Three days after “I Don’t Fuck With You” appeared, Big Sean’s The 4 Song EP was released for free. Its cover depicts a psychotropic electric storm draped in purple cloud cover. Gone were the prototypical rap visualizations: the hungry kid, the cool guy, the penitent star. This is a new Big Sean. The 4 Song isn’t exactly a breakthrough, but it’s a break of some kind — tempestuous and unusually explosive. This is a rapper who has said that LL Cool J’s butter-soft Mr. Smith is the first Def Jam album he can remember buying, and so until this point he has proceeded as a more privileged mid-’90s LL Cool J. Now he seems more like his mentor, Kanye — preening and flailing and unleashing emotional insecurity. I like The 4 Song. It’s a version of commercial rap that I want. I never expected it from this person.
Why do we hate the things that we hate?5 These things that we associate with our taste and our identity, they sometimes seem like all we have. Point of view is power, and applying it to the wrong thing can make someone sound crazy or like a troll, or in search of an idea that isn’t quite there. Big Sean is not a fundamentally valuable artist, but it’s OK to like what triggers viscerally. In the past, Big Sean was a trigger for so much of what’s wrong — rank masculinity, corniness, misapplied talent — and maybe not much has changed. But it sounds different to me now.
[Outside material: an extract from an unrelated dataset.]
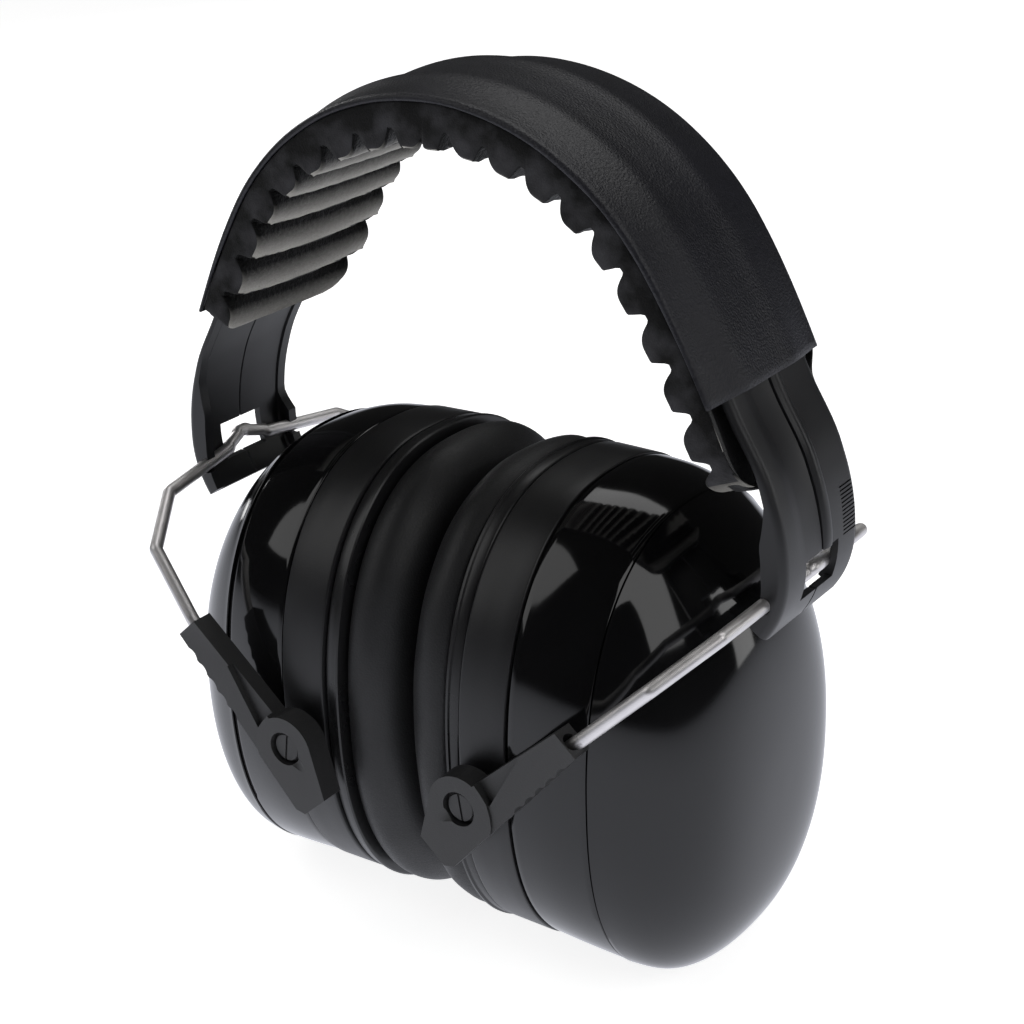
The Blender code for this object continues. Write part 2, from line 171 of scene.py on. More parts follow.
# Profiles round the cup's axis: x, half width.
CUSHION = (
    (13.0, 38.2), (10.5, 39.6), (7.5, 39.8), (4.2, 38.0), (1.8, 34.8), (0.7, 31.0),
    (0.7, 27.5), (2.0, 24.2), (5.2, 22.4), (9.0, 22.0), (13.0, 22.8),
)
CUSHION_PRESSURE = 4.0
CUSHION_CAP = 1.2
CLOTH_FRAMES = 20
FOAM = (
    (20.3, 1.0), (20.1, 8.0), (19.9, 18.0), (20.0, 28.0), (20.6, 33.5), (21.8, 35.6),
    (24.0, 36.0), (30.0, 36.0), (31.6, 35.4), (32.0, 33.0),
)
FOAM_STRETCH = 1.3
FOAM_SQUARENESS = 2.2

# Stage, in metres.
FLOOR_HALF = 6.0
REFLECTION_SCALE = 0.3
BACKDROP_RADIUS = 5.9
SCENE_MIDDLE = (0.0, 0.0, 0.08)
CAMERA_PLACE = (0.22447, -0.30774, 0.24897)
CAMERA_AZIMUTH_DEG = 35.794
CAMERA_ELEVATION_DEG = 23.053
CAMERA_ROLL_DEG = -2.136


# Meshes


def finished(name, bm):
    bmesh.ops.recalc_face_normals(bm, faces=bm.faces)
    mesh = bpy.data.meshes.new(name)
    bm.to_mesh(mesh)
    bm.free()
    return mesh


def loft(name, rings, closed=False):
    """Joins rings of equal length by quads; the ends get caps or, if closed, meet."""
    bm = bmesh.new()
    rows = [[bm.verts.new(point) for point in ring] for ring in rings]
    pairs = list(zip(rows, rows[1:])) + ([(rows[-1], rows[0])] if closed else [])
    for a, b in pairs:
        for i in range(len(a)):
            j = (i + 1) % len(a)
            bm.faces.new((a[i], a[j], b[j], b[i]))
    if not closed:
        bm.faces.new(rows[0])
        bm.faces.new(rows[-1])
    return finished(name, bm)


def cylinder(name, start, end, radius, segments=48, end_radius=None):
    start, end = Vector(start), Vector(end)
    way = end - start
    turn = way.to_track_quat("Z", "Y").to_matrix().to_4x4()
    turn.translation = (start + end) / 2
    bm = bmesh.new()
    bmesh.ops.create_cone(
        bm, cap_ends=True, segments=segments, radius1=radius,
        radius2=radius if end_radius is None else end_radius, depth=way.length, matrix=turn,
    )
    return finished(name, bm)


def box(name, a, b):
    low = Vector(map(min, a, b))
    size = Vector(map(max, a, b)) - low
    bm = bmesh.new()
    bmesh.ops.create_cube(bm, size=1.0)
    for vert in bm.verts:
        vert.co = [low[i] + size[i] * (vert.co[i] + 0.5) for i in range(3)]
    return finished(name, bm)


def extruded(name, outline, y_from, y_to):
    """A flat outline of (x, z) points, from one Y to another."""
    return loft(name, [[Vector((x, y, z)) for x, z in outline] for y in (y_from, y_to)])


def piece(name, mesh, *materials):
    mesh.transform(Matrix.Scale(MM, 4))
    for material in materials:
        mesh.materials.append(material)
    made = bpy.data.objects.new(name, mesh)
    bpy.context.scene.collection.objects.link(made)
    return made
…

There is momentum behind this moment — Big Sean made the radio station rounds last week, lazily freestyling, gossiping, and promoting. He’s dodging implications that Naya Rivera is the target of his ire. (Actual quote from this interview: “I don’t fuck with lobster.”) Already, he risks frittering away this transgressive moment with play-nice politics. I hope he averts, and continues to unravel. Anything less would be uncivilized.